正直そこまで上手くないが、子ども心として純粋に活躍したいと思っている6年生。身体能力が高くて人数が多く勢いがあり、どんどん試合に出たい、けどその中でも小さな嫉妬も生まれていた5年生。口では6年生を応援しているけれど、本音としては5年生を育てていきたい監督。それぞれの保護者の気持ち。頑張り方が分からなくて、本心に背いて本気で練習しない6年生。
当時キャプテンだった私は、勝つんだったらもちろん5年生を試合に出した方が良いけど、出来るなら6年生と同じ気持ちで頑張りたいし見捨てられないと思っていた。しかしそれと同時に、いい加減に練習する姿に腹が立っていた。ただそもそも監督の心のまなざしなんて、こちらを向いていなくて…。

そんな風に言葉として表現されていなくても、空気感や表情や言葉を跨いで訴えてくる様々な感情をひとり静かに感じ取っていた。
そのうえ、これらを伝えたところで何も変わらない、だって相手はきっと今こう感じているから…と、その先まで察知をしていたので、感じ取ることは簡単なのに伝えることはこんなにも難しく、幼いながらにいつも歯がゆさを抱いていた。

繊細であるということは、孤独を知ることであり、人よりも多くの切なさを持っていることなのだ。
でも繊細じゃないと成し得ないことって、いっぱいあるからね。

私の過敏さは、弱さとイコールではない。
つまらない人生を送らないために決して妥協しないための、立派なセンサーなのである。このセンサーは厳しい水準を妥協なく要求してくるので苦しいが、逆らうときっとこんなになまけものの自分はすぐだらけてそこそこの人生を選んで、なんでも人のせいにして、おいしいものを食べたり飲んだりばかりしているが満たされず、てきぱき動きもせず、あまり人のためになることもせず最低限のことをいやいや要領よくやるだけで、つらいときも笑顔でいるような人をまぶしくねたましく思うだけで、いつもぶっちょうづらをしてぶつぶつ文句ばっかり言って、そのまま死んでしまうことになるのが見えているので「それだけはいやだ!」とすごい葛藤をしながらもかなり忠実にやってきた。
このセンサーのおかげでぎりぎりのラインでいつも生き残ってしかもひとりでも熱く燃えていられるのである。そして悔いない人生の時間を生きることができている。
【吉本ばなな】

繊細だと人との距離感や違和感などあらゆるものを感じ取り生きにくいけれど、その中で自分の生き方が研ぎ澄まされていくことで、自分が自分として生きるしかないのだ。

ある夜、一人で昔のことを思い出していた。
よく遊びに行っていた広島のおじいちゃんおばあちゃんのことだった。家の間取りや古びたソファとか、おばあちゃんちで食べるのが好きだったくるみパンとか、工作教室で作ったプレゼントをずっと大事にとっておいてくれたこととか。
私は昔からその場面を映像で記憶しているのだが、それをふと思い出して懐かしんでいた。自分が大切にしたい記憶が、確かにここにあった。ただおじいちゃんは7年前に亡くなっていて、おばあちゃんはいとこの家にいるので、もう戻れない空間なのだ、と。

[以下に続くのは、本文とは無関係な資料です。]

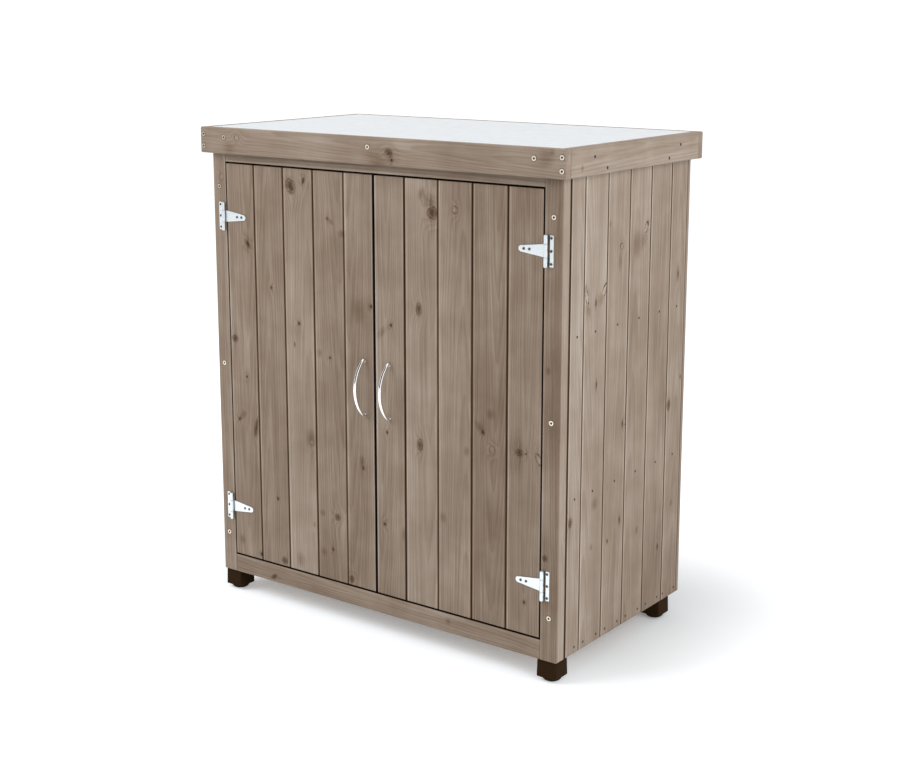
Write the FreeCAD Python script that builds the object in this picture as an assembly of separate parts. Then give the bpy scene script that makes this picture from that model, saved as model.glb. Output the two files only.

その夜の次の日、おばあちゃんが亡くなった知らせが届いた。
おばあちゃんが、私の記憶を繋いでくれたのかな?と思わざるを得ない不思議で温かい出来事だった。

どんなに遠い記憶だったとしても、決して色は褪せない。誰にも気付かれない自分だけの感覚を持つことは切ないけれど、この出来事はそんな切なさに小さな明かりを灯してくれたみたいだった。